Input filosofici, enigmatiche forme spesso geometriche che aprono squarci interpretativi inattesi e protesi verso l’infinito più misterioso che nutre la vita stessa: sono queste alcune caratteristiche delle opere di Sabino Lerario, artista barese i cui lavori si muovono tra cielo e terra, cosmo ed entità fantastiche che percorrono spazi ancestrali, in cui vissuto e futuro s’incontrano, infiltrandosi nelle più piccole pieghe di una materialità tanto effimera quanto ben calcolata.
Nemmeno ventenne, Lerario già si muoveva tra gallerie, mostre e festival in tutta Italia, nonché in Francia, Svezia e Irlanda, segnalato nell’archivio dell’Istituto di Storia dell’Arte Contemporanea di Salerno e in quello per l’Arte Italiana del Novecento di Firenze; una vita dedicata alla pittura ed al suo insegnamento che, con passione e dedizione, non passa mai in second’ordine.

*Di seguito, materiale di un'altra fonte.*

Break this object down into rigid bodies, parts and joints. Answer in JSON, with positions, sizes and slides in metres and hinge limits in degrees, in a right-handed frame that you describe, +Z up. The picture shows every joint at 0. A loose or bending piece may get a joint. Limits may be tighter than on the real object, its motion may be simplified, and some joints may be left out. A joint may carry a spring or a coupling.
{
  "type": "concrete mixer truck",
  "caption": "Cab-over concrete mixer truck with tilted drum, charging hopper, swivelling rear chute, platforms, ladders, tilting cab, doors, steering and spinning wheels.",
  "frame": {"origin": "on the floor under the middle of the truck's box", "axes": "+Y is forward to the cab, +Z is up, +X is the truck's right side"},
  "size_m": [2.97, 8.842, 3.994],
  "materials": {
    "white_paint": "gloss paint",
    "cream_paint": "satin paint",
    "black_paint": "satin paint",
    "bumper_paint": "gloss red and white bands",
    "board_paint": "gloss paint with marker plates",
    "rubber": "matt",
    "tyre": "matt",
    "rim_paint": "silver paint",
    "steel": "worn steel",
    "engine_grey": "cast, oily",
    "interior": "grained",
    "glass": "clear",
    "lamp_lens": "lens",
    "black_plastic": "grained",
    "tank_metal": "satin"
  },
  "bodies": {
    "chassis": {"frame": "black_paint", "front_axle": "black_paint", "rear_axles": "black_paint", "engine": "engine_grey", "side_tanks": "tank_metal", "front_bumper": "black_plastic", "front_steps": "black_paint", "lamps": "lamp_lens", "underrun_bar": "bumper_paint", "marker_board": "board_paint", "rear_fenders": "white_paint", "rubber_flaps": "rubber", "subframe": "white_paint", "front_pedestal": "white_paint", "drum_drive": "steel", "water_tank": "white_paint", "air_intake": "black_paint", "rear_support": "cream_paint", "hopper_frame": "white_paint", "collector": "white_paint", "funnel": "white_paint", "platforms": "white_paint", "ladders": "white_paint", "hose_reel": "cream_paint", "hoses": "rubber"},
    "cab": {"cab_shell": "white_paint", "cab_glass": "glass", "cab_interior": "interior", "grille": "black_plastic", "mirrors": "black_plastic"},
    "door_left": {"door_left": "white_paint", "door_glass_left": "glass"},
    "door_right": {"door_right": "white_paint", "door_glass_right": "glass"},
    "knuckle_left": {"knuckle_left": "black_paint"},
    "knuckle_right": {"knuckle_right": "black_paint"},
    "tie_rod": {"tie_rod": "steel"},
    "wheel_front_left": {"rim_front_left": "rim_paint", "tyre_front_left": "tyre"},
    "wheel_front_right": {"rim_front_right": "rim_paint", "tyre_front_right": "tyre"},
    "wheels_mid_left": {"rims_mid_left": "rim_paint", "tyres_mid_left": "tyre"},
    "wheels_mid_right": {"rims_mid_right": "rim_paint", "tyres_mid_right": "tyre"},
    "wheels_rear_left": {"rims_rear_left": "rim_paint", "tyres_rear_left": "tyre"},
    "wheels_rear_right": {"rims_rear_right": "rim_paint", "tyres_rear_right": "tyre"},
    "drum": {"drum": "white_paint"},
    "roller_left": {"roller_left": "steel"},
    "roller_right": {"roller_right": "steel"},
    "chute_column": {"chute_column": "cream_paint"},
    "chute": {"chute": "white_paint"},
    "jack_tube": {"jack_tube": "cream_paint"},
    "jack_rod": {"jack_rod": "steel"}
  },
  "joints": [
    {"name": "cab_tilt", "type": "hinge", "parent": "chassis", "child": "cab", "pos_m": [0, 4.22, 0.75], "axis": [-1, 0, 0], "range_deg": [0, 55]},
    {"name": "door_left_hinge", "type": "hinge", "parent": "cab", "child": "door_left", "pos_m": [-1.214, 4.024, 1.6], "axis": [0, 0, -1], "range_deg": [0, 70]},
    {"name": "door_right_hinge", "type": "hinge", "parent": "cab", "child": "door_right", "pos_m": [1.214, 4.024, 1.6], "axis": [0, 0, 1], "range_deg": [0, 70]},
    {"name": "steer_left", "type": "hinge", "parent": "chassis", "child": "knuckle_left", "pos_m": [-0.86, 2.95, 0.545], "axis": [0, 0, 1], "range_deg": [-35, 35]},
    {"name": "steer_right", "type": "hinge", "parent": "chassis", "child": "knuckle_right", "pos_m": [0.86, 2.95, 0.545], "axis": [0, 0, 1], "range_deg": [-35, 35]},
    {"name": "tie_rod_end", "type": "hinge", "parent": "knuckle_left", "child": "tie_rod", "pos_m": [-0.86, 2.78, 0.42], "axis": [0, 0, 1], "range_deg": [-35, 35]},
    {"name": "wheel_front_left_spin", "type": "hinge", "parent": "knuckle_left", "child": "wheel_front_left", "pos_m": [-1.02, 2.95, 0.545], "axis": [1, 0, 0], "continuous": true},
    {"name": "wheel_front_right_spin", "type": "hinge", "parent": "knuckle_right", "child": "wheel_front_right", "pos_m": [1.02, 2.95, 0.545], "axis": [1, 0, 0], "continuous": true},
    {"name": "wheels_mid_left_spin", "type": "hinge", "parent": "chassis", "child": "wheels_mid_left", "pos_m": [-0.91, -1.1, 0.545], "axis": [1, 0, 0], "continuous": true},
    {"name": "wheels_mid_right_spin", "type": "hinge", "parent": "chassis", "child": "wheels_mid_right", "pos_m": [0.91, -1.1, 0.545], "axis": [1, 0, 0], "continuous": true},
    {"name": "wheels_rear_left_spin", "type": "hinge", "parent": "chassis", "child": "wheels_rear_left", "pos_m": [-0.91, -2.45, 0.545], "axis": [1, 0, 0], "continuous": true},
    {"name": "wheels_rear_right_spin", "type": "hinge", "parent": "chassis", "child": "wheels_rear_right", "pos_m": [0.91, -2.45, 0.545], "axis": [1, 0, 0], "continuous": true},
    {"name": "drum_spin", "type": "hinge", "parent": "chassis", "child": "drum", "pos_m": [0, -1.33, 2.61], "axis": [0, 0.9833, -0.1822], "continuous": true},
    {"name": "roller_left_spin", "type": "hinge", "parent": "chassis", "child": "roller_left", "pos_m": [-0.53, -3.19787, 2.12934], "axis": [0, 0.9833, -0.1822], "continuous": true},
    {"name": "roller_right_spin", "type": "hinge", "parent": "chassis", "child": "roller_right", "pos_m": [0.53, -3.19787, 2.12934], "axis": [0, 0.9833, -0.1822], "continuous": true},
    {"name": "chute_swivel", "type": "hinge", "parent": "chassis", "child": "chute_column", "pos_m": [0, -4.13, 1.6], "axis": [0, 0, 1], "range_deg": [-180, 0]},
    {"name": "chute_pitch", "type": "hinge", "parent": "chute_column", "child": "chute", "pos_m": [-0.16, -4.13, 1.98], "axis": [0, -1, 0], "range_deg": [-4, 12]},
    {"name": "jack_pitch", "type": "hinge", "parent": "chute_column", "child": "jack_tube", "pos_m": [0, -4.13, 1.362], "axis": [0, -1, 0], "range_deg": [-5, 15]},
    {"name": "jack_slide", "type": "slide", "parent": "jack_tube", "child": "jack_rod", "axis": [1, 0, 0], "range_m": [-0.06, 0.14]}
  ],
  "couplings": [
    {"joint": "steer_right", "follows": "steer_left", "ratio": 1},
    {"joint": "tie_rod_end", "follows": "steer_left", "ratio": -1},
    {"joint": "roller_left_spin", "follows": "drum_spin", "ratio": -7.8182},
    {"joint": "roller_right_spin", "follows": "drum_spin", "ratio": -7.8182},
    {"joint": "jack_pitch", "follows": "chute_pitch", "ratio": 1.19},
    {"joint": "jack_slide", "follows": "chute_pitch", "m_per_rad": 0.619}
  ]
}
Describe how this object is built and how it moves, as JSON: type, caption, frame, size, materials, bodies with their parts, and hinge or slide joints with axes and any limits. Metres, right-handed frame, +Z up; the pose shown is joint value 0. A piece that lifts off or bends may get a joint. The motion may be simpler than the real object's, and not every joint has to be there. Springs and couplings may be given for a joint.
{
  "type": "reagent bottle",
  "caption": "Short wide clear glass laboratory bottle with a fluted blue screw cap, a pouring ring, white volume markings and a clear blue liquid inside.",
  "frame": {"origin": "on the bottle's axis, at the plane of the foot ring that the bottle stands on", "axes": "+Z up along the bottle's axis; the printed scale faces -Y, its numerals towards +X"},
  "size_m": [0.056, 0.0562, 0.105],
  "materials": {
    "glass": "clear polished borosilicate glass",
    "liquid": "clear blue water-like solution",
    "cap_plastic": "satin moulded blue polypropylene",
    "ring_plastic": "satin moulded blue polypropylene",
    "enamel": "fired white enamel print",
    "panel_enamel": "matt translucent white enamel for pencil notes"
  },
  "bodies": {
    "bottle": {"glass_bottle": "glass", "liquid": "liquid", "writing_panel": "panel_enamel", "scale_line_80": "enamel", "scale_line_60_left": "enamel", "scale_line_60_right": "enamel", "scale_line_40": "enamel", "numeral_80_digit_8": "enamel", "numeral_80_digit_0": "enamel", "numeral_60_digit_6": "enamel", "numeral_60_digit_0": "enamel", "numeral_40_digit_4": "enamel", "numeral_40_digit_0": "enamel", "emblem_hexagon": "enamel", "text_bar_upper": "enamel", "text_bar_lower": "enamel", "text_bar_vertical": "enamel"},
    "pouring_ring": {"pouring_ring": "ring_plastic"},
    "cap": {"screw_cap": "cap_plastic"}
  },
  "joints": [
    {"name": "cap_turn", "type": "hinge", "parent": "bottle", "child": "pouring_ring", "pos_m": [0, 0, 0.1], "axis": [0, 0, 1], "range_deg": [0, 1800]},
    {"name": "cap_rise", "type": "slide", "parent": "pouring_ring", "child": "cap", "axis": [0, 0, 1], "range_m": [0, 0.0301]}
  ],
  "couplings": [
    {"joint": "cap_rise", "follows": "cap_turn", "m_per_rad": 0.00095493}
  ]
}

Persona solare, delicata e sempre pronta all’ascolto, si approccia alla vita con occhi di ricercatore, cercando di eviscerarne non solo gli aspetti radicali ma anche le relative valenze ontologiche, di chiaro impatto quando ci si sofferma ad osservare le sue opere.

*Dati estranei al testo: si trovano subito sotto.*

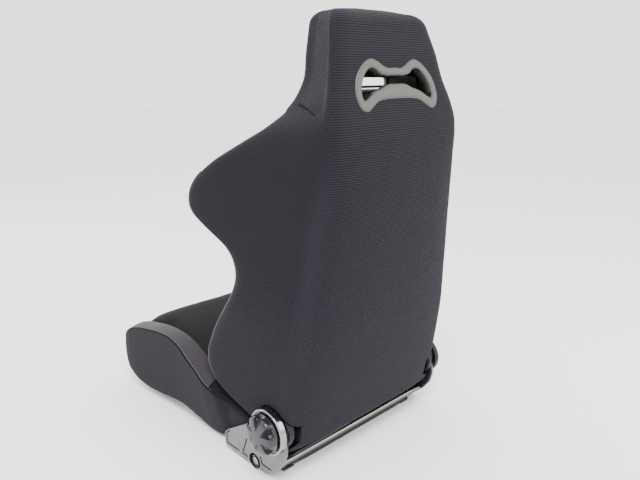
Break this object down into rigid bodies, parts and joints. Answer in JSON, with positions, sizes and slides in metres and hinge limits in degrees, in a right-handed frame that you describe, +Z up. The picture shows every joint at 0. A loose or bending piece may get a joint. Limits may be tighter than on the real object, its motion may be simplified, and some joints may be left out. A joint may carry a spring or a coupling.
{
  "type": "racing seat",
  "caption": "Reclining sports seat with shoulder wings, harness slot, sprung cushion and dial recliner.",
  "frame": {"origin": "centre of the four base mounting holes, at the underside of the side rails", "axes": "+Z up, -Y the way the occupant faces, +X the occupant's left"},
  "size_m": [0.5748, 0.7424, 0.945],
  "materials": {
    "charcoal_knit": "ribbed knit",
    "insert_knit": "fine knit",
    "strip_suede": "smooth brushed",
    "underside_cloth": "woven",
    "black_steel": "satin",
    "bright_steel": "polished",
    "zinc_fasteners": "zinc plated",
    "spring_steel": "oiled",
    "gear_steel": "machined",
    "bush_plastic": "moulded",
    "cover_grey": "satin gloss",
    "trim_chrome": "polished",
    "gloss_black": "gloss",
    "bezel_grey": "satin",
    "tunnel_black": "matt"
  },
  "bodies": {
    "base": {"bracket_bolts": "zinc_fasteners", "bracket_nuts": "zinc_fasteners", "bracket_spacers": "black_steel", "cushion_pad": "charcoal_knit", "front_cross_tube": "black_steel", "front_spring_beam": "black_steel", "left_cushion_bolster": "charcoal_knit", "left_disc_cover": "gloss_black", "left_lower_recliner_plate": "black_steel", "left_recliner_cover": "cover_grey", "left_recliner_ring": "gear_steel", "left_shaft_bush": "bush_plastic", "left_side_rail": "black_steel", "left_trim_ring": "trim_chrome", "mount_nuts": "zinc_fasteners", "rear_cross_bar": "bright_steel", "rear_hem": "underside_cloth", "rear_spring_beam": "black_steel", "right_cushion_bolster": "charcoal_knit", "right_disc_cover": "gloss_black", "right_lower_recliner_plate": "black_steel", "right_recliner_cover": "cover_grey", "right_recliner_ring": "gear_steel", "right_shaft_bush": "bush_plastic", "right_side_rail": "black_steel", "right_trim_ring": "trim_chrome", "seat_spring_clips": "spring_steel", "seat_springs": "spring_steel", "underside_cloth": "underside_cloth"},
    "backrest": {"back_shell": "charcoal_knit", "back_centre_pad": "charcoal_knit", "head_pad": "charcoal_knit", "back_hoop": "black_steel", "lower_cross_tube": "black_steel", "shoulder_cross_tube": "black_steel", "back_springs": "spring_steel", "back_spring_clips": "spring_steel", "arm_bolts": "zinc_fasteners", "rear_bezel": "bezel_grey", "harness_tunnel": "tunnel_black", "front_bezel": "bezel_grey", "slot_guard_bar": "black_steel", "left_wing_bolster": "charcoal_knit", "right_wing_bolster": "charcoal_knit", "left_wing_rod": "black_steel", "right_wing_rod": "black_steel", "left_recliner_arm": "black_steel", "right_recliner_arm": "black_steel", "left_recliner_gear": "gear_steel", "right_recliner_gear": "gear_steel"},
    "recliner_drive": {"recliner_knob": "gloss_black", "cross_shaft": "gear_steel", "shaft_clips": "zinc_fasteners", "left_drive_cam": "gear_steel", "right_drive_cam": "gear_steel"}
  },
  "joints": [
    {"name": "backrest_recline", "type": "hinge", "parent": "base", "child": "backrest", "pos_m": [0, 0.22, 0.12], "axis": [-1, 0, 0], "range_deg": [-5, 65]},
    {"name": "knob_turn", "type": "hinge", "parent": "base", "child": "recliner_drive", "pos_m": [0, 0.22, 0.12], "axis": [-1, 0, 0], "range_deg": [-2080, 160]}
  ],
  "couplings": [
    {"joint": "knob_turn", "follows": "backrest_recline", "ratio": -32}
  ]
}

Sezioni materiche ed esoteriche si alternano su tele che aprono ipotesi e domande esistenziali forti che intrappolano il passante distratto, invitandolo ad una riflessione introspettiva dalla quale non può sfuggire.

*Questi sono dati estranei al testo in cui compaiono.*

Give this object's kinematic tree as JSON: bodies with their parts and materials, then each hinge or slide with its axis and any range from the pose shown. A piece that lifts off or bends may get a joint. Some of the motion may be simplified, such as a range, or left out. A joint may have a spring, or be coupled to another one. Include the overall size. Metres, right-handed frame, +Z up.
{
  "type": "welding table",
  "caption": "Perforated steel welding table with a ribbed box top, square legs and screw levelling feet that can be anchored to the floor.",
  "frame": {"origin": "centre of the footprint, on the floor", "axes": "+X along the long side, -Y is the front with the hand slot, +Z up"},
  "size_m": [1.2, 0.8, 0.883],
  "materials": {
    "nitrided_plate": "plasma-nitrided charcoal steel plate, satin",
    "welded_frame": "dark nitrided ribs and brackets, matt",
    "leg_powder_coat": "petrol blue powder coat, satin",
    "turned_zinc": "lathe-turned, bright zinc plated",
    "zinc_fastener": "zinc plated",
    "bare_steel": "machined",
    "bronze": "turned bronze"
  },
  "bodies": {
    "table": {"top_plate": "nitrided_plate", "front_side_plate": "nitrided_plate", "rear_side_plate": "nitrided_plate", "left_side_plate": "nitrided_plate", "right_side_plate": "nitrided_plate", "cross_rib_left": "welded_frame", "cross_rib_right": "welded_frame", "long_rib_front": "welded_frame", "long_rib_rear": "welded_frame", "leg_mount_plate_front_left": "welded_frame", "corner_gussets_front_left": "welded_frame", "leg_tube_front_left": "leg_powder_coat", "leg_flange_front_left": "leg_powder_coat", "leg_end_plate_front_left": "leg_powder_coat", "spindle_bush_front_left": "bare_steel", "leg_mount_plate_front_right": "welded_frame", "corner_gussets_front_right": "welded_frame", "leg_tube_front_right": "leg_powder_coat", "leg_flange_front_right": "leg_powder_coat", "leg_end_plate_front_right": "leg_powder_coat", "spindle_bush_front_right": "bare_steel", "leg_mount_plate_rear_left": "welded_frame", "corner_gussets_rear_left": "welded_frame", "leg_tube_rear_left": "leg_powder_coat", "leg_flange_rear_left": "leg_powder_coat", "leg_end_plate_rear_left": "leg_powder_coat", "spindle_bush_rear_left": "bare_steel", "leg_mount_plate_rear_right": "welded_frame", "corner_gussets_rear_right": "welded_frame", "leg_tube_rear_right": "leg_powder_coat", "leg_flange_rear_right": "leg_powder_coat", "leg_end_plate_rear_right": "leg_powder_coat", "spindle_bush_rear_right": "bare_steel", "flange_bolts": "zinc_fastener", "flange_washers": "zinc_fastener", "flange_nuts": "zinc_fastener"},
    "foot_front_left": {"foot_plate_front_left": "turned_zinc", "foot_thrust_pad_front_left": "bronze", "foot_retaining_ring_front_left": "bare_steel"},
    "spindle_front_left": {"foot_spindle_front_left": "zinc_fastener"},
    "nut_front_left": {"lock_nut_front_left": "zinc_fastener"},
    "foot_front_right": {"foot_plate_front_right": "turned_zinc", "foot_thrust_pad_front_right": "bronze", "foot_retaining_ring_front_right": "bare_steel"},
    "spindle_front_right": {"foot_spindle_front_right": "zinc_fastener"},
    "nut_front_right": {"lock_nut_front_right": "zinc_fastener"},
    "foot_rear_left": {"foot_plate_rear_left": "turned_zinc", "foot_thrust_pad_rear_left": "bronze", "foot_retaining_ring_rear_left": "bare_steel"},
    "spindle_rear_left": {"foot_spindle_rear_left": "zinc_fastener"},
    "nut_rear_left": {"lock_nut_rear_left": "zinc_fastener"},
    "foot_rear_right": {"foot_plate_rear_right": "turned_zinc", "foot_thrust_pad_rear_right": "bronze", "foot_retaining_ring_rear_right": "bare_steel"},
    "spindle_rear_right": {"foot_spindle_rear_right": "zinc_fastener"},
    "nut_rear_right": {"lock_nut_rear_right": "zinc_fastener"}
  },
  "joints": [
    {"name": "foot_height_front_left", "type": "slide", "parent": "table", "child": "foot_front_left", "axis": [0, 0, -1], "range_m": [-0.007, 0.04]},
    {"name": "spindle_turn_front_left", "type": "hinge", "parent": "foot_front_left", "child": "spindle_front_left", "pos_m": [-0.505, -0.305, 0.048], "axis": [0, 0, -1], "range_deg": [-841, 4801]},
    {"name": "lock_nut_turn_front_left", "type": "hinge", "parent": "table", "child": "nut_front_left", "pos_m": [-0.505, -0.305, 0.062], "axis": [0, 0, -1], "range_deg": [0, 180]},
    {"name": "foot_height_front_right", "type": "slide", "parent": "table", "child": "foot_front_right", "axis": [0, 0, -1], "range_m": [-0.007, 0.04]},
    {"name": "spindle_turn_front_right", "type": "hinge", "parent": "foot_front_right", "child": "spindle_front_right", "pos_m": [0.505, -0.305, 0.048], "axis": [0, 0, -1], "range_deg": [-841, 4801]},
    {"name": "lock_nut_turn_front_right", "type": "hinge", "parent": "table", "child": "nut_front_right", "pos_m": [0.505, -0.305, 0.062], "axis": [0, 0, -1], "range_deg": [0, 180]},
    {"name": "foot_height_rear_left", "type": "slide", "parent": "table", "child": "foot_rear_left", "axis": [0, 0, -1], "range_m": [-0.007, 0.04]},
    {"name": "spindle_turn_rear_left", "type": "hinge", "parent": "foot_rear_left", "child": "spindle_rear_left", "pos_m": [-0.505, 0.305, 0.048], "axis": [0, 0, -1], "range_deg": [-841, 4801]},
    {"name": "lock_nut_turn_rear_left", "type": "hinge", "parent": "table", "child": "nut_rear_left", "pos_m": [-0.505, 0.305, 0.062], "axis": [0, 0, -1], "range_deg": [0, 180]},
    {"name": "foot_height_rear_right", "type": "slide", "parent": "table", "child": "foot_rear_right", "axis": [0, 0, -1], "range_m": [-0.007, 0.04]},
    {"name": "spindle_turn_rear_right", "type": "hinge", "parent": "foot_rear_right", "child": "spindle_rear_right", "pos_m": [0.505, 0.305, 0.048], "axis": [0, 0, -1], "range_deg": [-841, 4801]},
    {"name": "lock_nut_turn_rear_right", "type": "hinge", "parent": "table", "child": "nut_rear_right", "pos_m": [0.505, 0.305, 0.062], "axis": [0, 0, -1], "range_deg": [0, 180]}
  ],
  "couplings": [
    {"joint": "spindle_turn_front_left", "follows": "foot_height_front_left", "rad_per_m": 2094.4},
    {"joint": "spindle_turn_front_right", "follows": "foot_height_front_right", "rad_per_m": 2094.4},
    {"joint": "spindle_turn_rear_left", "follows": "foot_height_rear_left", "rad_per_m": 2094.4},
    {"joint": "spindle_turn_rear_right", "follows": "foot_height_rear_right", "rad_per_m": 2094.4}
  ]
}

Innamorato della bellezza della natura tutta da interpretare e rivisitare e affascinato dalle potenzialità della mente umana, Lerario intrappola l’osservatore, costringendolo a soffermarsi sui particolari, incuriosendolo con forme accattivanti e propositive, dimostrandoci costantemente che lo sguardo può dotarsi di una sorta di funzione “partecipativa”, perché in pochi minuti riesce a disporre così profondamente dell’opera da diventarne parte attiva e viva.